2. Marks will be deducted for output of any extra text, other than the required, correct answers (in the
right order). This extra information includes (but not limited to) debugging messages, line numbers
and so on.
3. You can assume that the input query string will not be an empty string (i.e., “”).
This assignment is worth 100 points. Below is an indicative marking scheme:
Component Points
Auto marking (encoding, decoding) 45
Auto marking (search) 50
Documentation 5
Bonus marks (up to 10 points) will be awarded for the solution that achieves 100 points and runs the fastest
overall (i.e., the shortest total time to finish all the tests). This solution will be shared with the class. Note:
regardless of the bonus marks you receive in this assignment, the maximum final mark for the subject is
capped at 100.
Deadline: Friday 24th August 23:59. Late submissions will have marks deducted from the maximum
achievable mark at the rate of roughly 1% of the total mark per hour that they are late (i.e., 24% per day),
and no submissions will be accepted after 3 days late. Use the give command below to submit the
give cs9319 a1 makefile *.h *.c *.cpp README.txt
Please use “classrun” to check your submission to make sure that you have submitted all the necessary files.
The work you submit must be your own work. Submission of work partially or completely derived from any
other person or jointly written with any other person is not permitted. The penalties for such an offence may
include negative marks, automatic failure of the course and possibly other academic discipline. Assignment
submissions will be examined both automatically and manually for such submissions.

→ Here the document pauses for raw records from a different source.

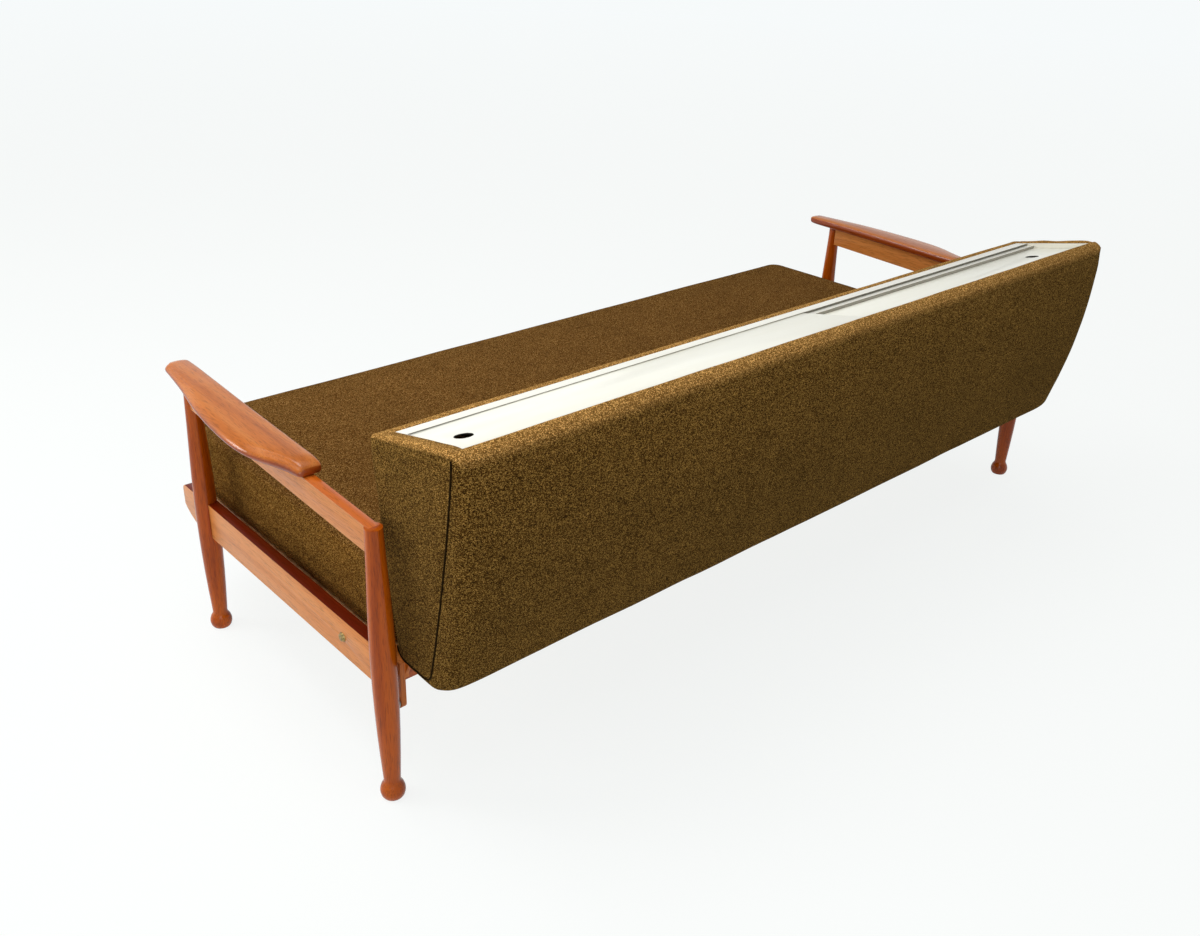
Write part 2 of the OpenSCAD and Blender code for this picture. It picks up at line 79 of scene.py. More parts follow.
class Nodes:
    """Short calls for the nodes of one tree."""

    def __init__(self, tree):
        self.tree = tree

    def link(self, a, b):
        self.tree.links.new(a, b)

    def node(self, kind, inputs=(), **props):
        """New node; inputs holds a value or another node's socket for each of its sockets."""
        n = self.tree.nodes.new("ShaderNode" + kind)
        for key, value in props.items():
            setattr(n, key, value)
        for key, value in dict(inputs).items():
            if isinstance(value, bpy.types.NodeSocket):
                self.link(value, n.inputs[key])
            else:
                n.inputs[key].default_value = value
        return n

    def coords(self, scale=(1, 1, 1), shift=(0, 0, 0)):
        """Place on the object in metres, scaled and shifted."""
        place = self.node("TexCoord").outputs["Object"]
        return self.node("Mapping", {"Vector": place, "Scale": scale, "Location": shift}).outputs[0]

    def noise(self, vector, scale, detail=2.0, rough=0.5, distort=0.0):
        return self.node("TexNoise", {"Vector": vector, "Scale": scale, "Detail": detail, "Roughness": rough,
                                      "Distortion": distort}).outputs["Fac"]

    def map_range(self, value, **limits):
        """Map Range node; from_min, to_max and so on name its sockets."""
        sockets = {key.replace("_", " ").title(): limit for key, limit in limits.items()}
        return self.node("MapRange", {"Value": value, **sockets}).outputs[0]

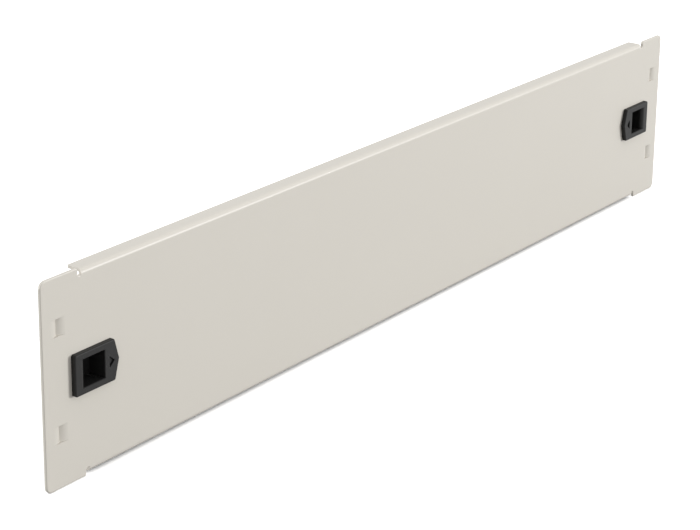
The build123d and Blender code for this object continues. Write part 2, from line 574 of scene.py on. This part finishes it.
@dataclass
class Studio:
    """White surroundings, soft lamps and the camera.

    Places are in metres, angles in degrees and the lens in millimetres. The world's
    ambient strength and the floor's bounce are shares of white, as light.
    """

    floor_drop: float = 0.03 * MM
    floor_half: float = 12.0
    floor_white: float = 1.45
    floor_bounce: float = 0.08
    ambient: float = 0.95
    lamps: tuple[Lamp, ...] = (
        Lamp("key", (4.2, -5.2, 0.75), 1.2, 275.0),
        Lamp("back", (-3.6, 3.0, 0.5), 0.8, 90.0),
    )
    eye: tuple[float, float, float] = (-0.77183, -0.53525, 0.33250)
    heading: float = 53.661
    dip: float = 17.770
    lean: float = 0.677
    lens: float = 109.21
    shift: float = -0.15
    nearest: float = 0.01
    farthest: float = 100.0

    def build(self) -> None:
        """Sets up the floor, the surroundings, the lamps and the camera."""
        bpy.context.scene.view_settings.view_transform = "Standard"
        self.floor()
        self.surroundings()
        for lamp in self.lamps:
            lamp.hang()
        self.camera()
        log.info("studio: %d lamps", len(self.lamps))

    def floor(self) -> None:
        """Lays a floor just below the panel, white to look at and dim as a light."""
        plane = bmesh.new()
        low = Matrix.Translation((0, 0, CAD_BOX[0].z - self.floor_drop))
        bmesh.ops.create_grid(
            plane, x_segments=1, y_segments=1, size=self.floor_half, matrix=low
        )
        mesh = bpy.data.meshes.new("studio_floor")
        plane.to_mesh(mesh)
        plane.free()
        floor = bpy.data.objects.new("studio_floor", mesh)
        bpy.context.scene.collection.objects.link(floor)
        material = bpy.data.materials.new("studio_floor")
        sheet = NodeSheet(material)
        straight = sheet.add("ShaderNodeLightPath", output="Is Camera Ray")
        extra = straight * (self.floor_white - 1.0)
        lift = sheet.add("ShaderNodeBsdfDiffuse", {}, {"Color": extra})
        white = sheet.add("ShaderNodeAddShader", {}, {0: sheet.matt(1.0), 1: lift})
        sides = {0: self.seen(sheet), 1: sheet.matt(self.floor_bounce), 2: white}
        surface = sheet.add("ShaderNodeMixShader", {}, sides)
        sheet.add("ShaderNodeOutputMaterial", {}, {"Surface": surface})
        mesh.materials.append(material)

    @staticmethod
    def seen(sheet: NodeSheet) -> Signal:
        """Tells the camera's view, also mirrored or through glass, from light.

        Args:
            sheet: the node sheet to write into.

        Returns:
            1 for a ray that the camera sees by, else 0.
        """
        rays = [
            sheet.add("ShaderNodeLightPath", output=name)
            for name in ("Is Camera Ray", "Is Glossy Ray", "Is Transmission Ray")
        ]
        return rays[0].highest(rays[1]).highest(rays[2])

    def surroundings(self) -> None:
        """Makes the world white to look at and a little dimmer as a light."""
        world = bpy.data.worlds.new("studio_world")
        bpy.context.scene.world = world
        sheet = NodeSheet(world)
        strength = self.seen(sheet) * (1.0 - self.ambient) + self.ambient
        inputs = {"Color": WHITE, "Strength": strength}
        light = sheet.add("ShaderNodeBackground", {}, inputs)
        sheet.add("ShaderNodeOutputWorld", {}, {"Surface": light})

    def camera(self) -> None:
        """Stands the camera where the photograph was taken."""
        data = bpy.data.cameras.new("camera")
        data.lens = self.lens
        data.shift_y = self.shift
        data.clip_start = self.nearest
        data.clip_end = self.farthest
        camera = bpy.data.objects.new("camera", data)
        camera.matrix_world = (
            Matrix.Translation(self.eye)
            @ Matrix.Rotation(radians(-self.heading), 4, "Z")
            @ Matrix.Rotation(radians(90 - self.dip), 4, "X")
            @ Matrix.Rotation(radians(self.lean), 4, "Z")
        )
        bpy.context.scene.collection.objects.link(camera)
        bpy.context.scene.camera = camera


def main() -> None:
    """Builds the sub-assemblies in order."""
    SheetPanel(PowderCoat()).build()
    SlideLatches(MouldedPlastic()).build()
    ReturnSprings(SpringWire()).build()
    Studio().build()


if __name__ == "__main__":
    main()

Relevant scholarship authorities will be informed if students holding scholarships are involved in an incident
of plagiarism or other misconduct.
Do not provide or show your assignment work to any other person – apart from the teaching staff of this
subject. If you knowingly provide or show your assignment work to another person for any reason, and work
derived from it is submitted you may be penalized, even if the work was submitted without your knowledge
or consent. This may apply even if your work is submitted by a third party unknown to you.